As for the build quality, the HD800s is made of high-quality plastic. While this may seem questionable given its price tag, Sennheiser has been known for creating products that last. And also, the plastic construction helps with the comfort of the HD800s given its massive size.
Before you consider picking up the HD800s, you have to consider the source that you will be using. The HD800s is picky with its source and may not sound great on lower-quality sources. To get the best results, make sure to try out different headphone amplifiers, DACs, DAC/Amps, or interfaces with the HD800s.
Overall, if you want Sennheiser’s best headphones, then the HD800s will be for you. It may have some flaws for casual music listening, and it may have a hefty price tag, but it is undoubtedly one of the best open-back dynamic headphones in the market.
Beyerdynamic T1 2nd Generation
The Beyerdynamic T1 2nd Generation is currently Beyerdynamic’s flagship headphones. It is widely considered to be a direct competitor to the Sennheiser HD800s due to how similar they are. Both headphones are analytic sounding pairs that are highly suitable for music production.
The T1 2nd Generation is the 2nd revision of the T1 model. Apart from a few minor differences in the sound, the general sound signature and build quality are the same. It also houses the Tesla drivers that were first implemented in the 1st Generation. The significant difference between the two is that the cable is now detachable on the 2nd Generation, which gives you the ability to use balanced cables or swap to better or shorter single-ended cables.
Unlike the Sennheiser HD800s, the Beyerdynamic T1 is mostly built of metal. This has been a tradition for Beyerdynamic headphones, but the T1 feels substantially better since it is the flagship product. You can expect it to keep up with any scenario.
The sound signature of the Beyerdynamic T1 2nd Generation is the most neutral in their product lineup. It is also the most detailed, with the DT 1990 Pro being a close second. The detail retrieval across the whole frequency spectrum is highly detailed, making it an excellent pair for mixing and mastering.
Just like the HD800s and DT 1990 Pro, the treble response will be quite hot.
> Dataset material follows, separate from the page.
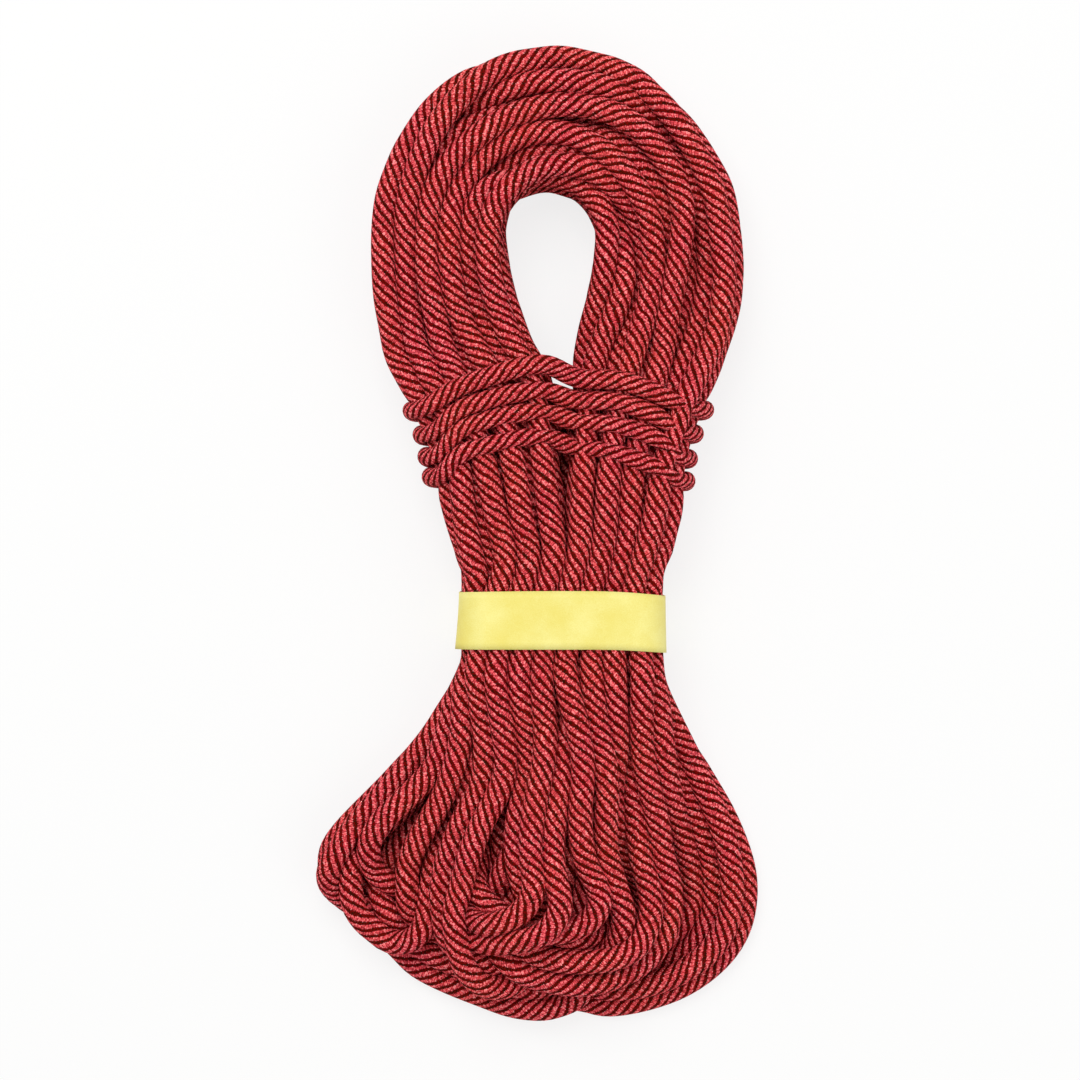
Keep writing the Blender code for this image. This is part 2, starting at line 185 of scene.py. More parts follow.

It will be able to detect the flaws in your mix, but it can result in listening fatigue. And its highly analytic sound can sound too cold and lifeless for some users.
Also, due to its 600-ohm impedance, it will need a powerful source. Make sure to pair it with a capable headphone amplifier, such as the Beyerdynamic A20. You can read more in our Best Amplifiers for Beyerdynamic T1 Article.
Overall, if you want the best headphone that Beyerdynamic has to offer, then the Beyerdynamic T1 is your best option. And also, be on the lookout because Beyerdynamic will soon be releasing the third generation of the T1, which will be bringing lots of improvements.
Most of the headphones on this list are extremely expensive. They might not appeal to beginners and might even hinder those who want to try mixing and mastering in their home studios.
Here are some budget alternatives to help you get started.
One of the most popular headphones from Drop is the Drop X Sennheiser HD58X Jubilee. This headphone is a revival of the classic HD580, the headphone that started the HD600 series. It is updated to meet modern standards and is a lot closer to the rest of the Sennheiser HD600 series headphones.
Just like the Drop HD6XX, it has a lot of qualities that make it punch way above its price point. These are mainly the build quality and sound quality.
The HD58X is practically indistinguishable from the rest of the HD600 lineup when it comes to the quality of the build. It has the same premium build quality that has been trusted by professionals around the world. It is still made of plastic, but again, it is indistinguishable from the other headphones in the HD600 lineup.
The biggest differentiating factors include a different color scheme and grill design. The different grill design is due to the modified driver that is used with the HD58X. Just like the HD660s, it has an impedance of 150-ohms, which theoretically allows it to be used with most sources. However, the drivers of the HD660s and HD58X are not the same.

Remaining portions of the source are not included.